Dr. Marvenia Bosley, deputy superintendent in academic achievement, told the board it is also important to look at the performance index.

"That indicates students are moving forward, across every group," Bosley said.

Board President Dr. Terry Boyd offer to clarify Groce’s request, which he believed to be an alteration of the reasonable interpretation of the report passed by the board in June 2007, to "include measurements comparing us to us," he said.

"That’s easier said than done," Boyd added. "There are other variables to contend with to compare apples to apples. It’s a challenge.

"What I believe Miss Groce is asking is if we can put more emphasis on how far we have grown in certain subjects."

The majority of the board approved the Ends Policy 2, with Groce voting against it.

"Can I say and defend we have made reasonable progress?" Groce said. "I want to be able to defend what I vote on. I can’t agree right now that we’re making reasonable progress on some subjects."
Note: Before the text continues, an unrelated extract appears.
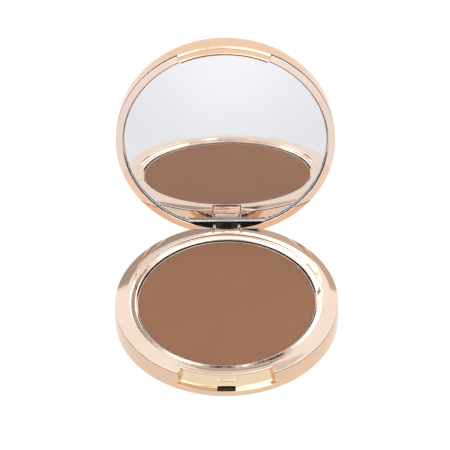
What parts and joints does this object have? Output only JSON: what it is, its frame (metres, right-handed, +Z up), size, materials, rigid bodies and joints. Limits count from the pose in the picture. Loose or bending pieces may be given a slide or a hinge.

In other business, the district voted to lay off nine staff members, which would save the district roughly $684,000 including salary and benefits. Those teachers included one health teacher, one librarian and six physical education staff.

Staff cuts were made due to a drop in enrollment this fall, according to Harris. Usually, any cuts that have to be made are done before the end of the school year. Those staff members have been offered positions as substitute teachers and would be at the top of the list should they pick up another certification the district needs, Harris said.

The district had a transition meeting with the staff and members of the personnel department and teachers union were present.

The district employs about 3,000 full time teachers. Enrollment has steadily decreased by more than 9,000 students since the 2003-04 school year, to 52,894 students in 2007-08.